§ **WHAT TO WORK ON**
Restate, exactly and only, the lines from the first through the line containing "one soft lump, rolled".

§ **DATA EXCERPT**
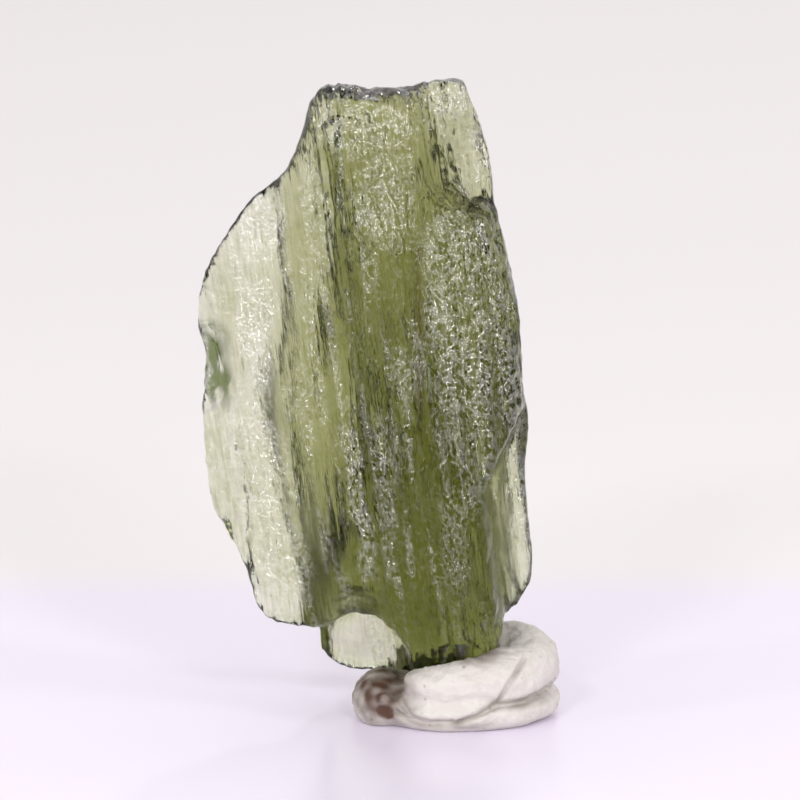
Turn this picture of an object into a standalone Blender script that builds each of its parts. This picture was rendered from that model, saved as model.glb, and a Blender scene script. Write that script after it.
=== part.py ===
"""A moldavite splinter standing in a lump of kneaded putty.

Moldavite is a natural green glass. This piece is a furrowed splinter: a thick core runs down
the middle, a thin wing stands out at the left, a thin flange at the lower right and a thin
window at the upper right. A hollow opens at the foot, in front of a thin lobe. The putty is
one soft lump, rolled round the foot of the stone and pressed flat on the surface below it.

Every size is in millimetres and becomes metres when a mesh is made. +Z is up, the face with
the core looks along -Y, and the origin is on the surface, under the middle of the object.
"""

import math

import bmesh
import bpy
import numpy as np
from mathutils import Matrix, Vector, noise

MM = 0.001

# The stone, seen from the front
SLANT = 0.13
OUTLINE = (
    # the broken top, from left to right
    (-2.75, 25.1), (-2.3, 25.5), (-1.25, 25.65), (-0.7, 25.45), (0.8, 25.5), (2.1, 25.75),
    (3.2, 25.8),
    # the right edge of the window and of the core
    (3.4, 25.2), (4.05, 23.7), (4.5, 21.9), (4.55, 20.9), (5.05, 18.5), (5.5, 16.1),
    (5.62, 13.5),
    # the flange
    (5.75, 12.7), (5.9, 11.2), (5.85, 9.6), (6.05, 7.4), (6.2, 6.1), (6.0, 5.0), (5.4, 4.4),
    # the foot inside the putty
    (4.9, 3.8), (4.5, 2.7), (3.4, 1.7), (2.0, 1.25),
    # the lobe behind the hollow
    (0.3, 1.3), (-1.2, 1.35), (-2.0, 1.65), (-2.55, 2.4), (-2.65, 3.45),
    # the foot and the left edge of the wing
    (-3.5, 3.75), (-4.35, 3.9), (-4.9, 4.4), (-5.25, 5.6), (-5.5, 6.5), (-6.25, 7.8),
    (-6.8, 9.1), (-7.05, 10.6), (-7.2, 12.3), (-7.1, 13.6), (-7.05, 14.9), (-7.35, 16.0),
    (-7.15, 17.5), (-6.9, 18.5), (-6.2, 19.7), (-5.4, 20.95), (-4.65, 21.6), (-3.9, 22.1),
    (-3.5, 22.9), (-3.1, 23.9),
)
OUTLINE_STEP = 0.25
EDGE_ROUND_THIN = 0.45
EDGE_ROUND_THICK = 1.1
EDGE_ROUND_TOP = 0.45
EDGE_LEAST = 0.22
TOP_EDGE_FROM = 23.8
TOP_EDGE_TO = 24.8

# Depths in front of the middle plane, each against height
CORE_FRONT = ((1, 1.9), (3, 2.5), (6, 3.0), (9, 3.2), (12, 3.0), (16, 2.5), (20, 2.2), (26, 1.2))
WING_FRONT = ((3, 1.25), (6, 1.05), (10, 0.7), (16, 0.45), (22, 0.4))
WINDOW_FRONT = 0.35
FLANGE_FRONT = -0.15
# Depths behind the middle plane, each against height
CORE_BACK = ((1, 1.9), (4, 2.6), (7, 3.1), (9, 3.3), (12, 3.0), (16, 2.4), (20, 2.0), (26, 1.2))
WING_BACK = ((3, -0.6), (6, -0.4), (10, 0.0), (16, 0.25), (22, 0.4))
RIGHT_BACK = 1.0
LOBE_THICK = 0.75

# Where the wing starts to thicken into the core, in front and behind, and where the back thins
# again at the right, over what widths, each against height
CORE_LEFT = ((1, -1.4), (5, -2.8), (9, -3.9), (13, -4.2), (18, -4.2), (22, -4.0), (26, -3.6))
CORE_LEFT_WIDTH = ((5, 3.8), (9, 4.8), (16, 4.6), (20, 3.4), (26, 2.2))
BACK_LEFT = ((1, -3.3), (5, -3.2), (8, -3.8), (12, -4.6), (18, -4.6), (22, -4.2), (26, -3.4))
BACK_LEFT_WIDTH = ((4.5, 1.1), (8, 4.5), (12, 6.0), (18, 5.0), (22, 3.0), (26, 2.0))
BACK_RIGHT = ((4, 2.3), (12, 2.6), (17, 3.0), (20, 2.4), (22, 1.4), (26, 1.0))
BACK_RIGHT_WIDTH = ((17, 3.2), (22, 2.0))
PANEL_FROM = 2.4
PANEL_TO = 6.2
PANEL_FALL = 0.5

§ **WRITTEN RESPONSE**
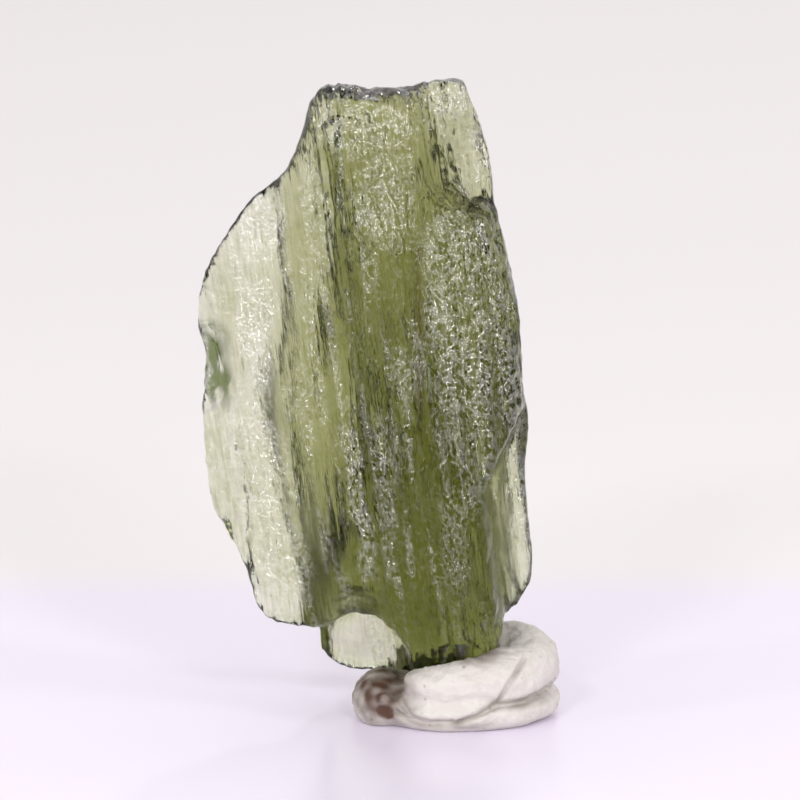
Turn this picture of an object into a standalone Blender script that builds each of its parts. This picture was rendered from that model, saved as model.glb, and a Blender scene script. Write that script after it.
=== part.py ===
"""A moldavite splinter standing in a lump of kneaded putty.

Moldavite is a natural green glass. This piece is a furrowed splinter: a thick core runs down
the middle, a thin wing stands out at the left, a thin flange at the lower right and a thin
window at the upper right. A hollow opens at the foot, in front of a thin lobe. The putty is
one soft lump, rolled round the foot of the stone and pressed flat on the surface below it.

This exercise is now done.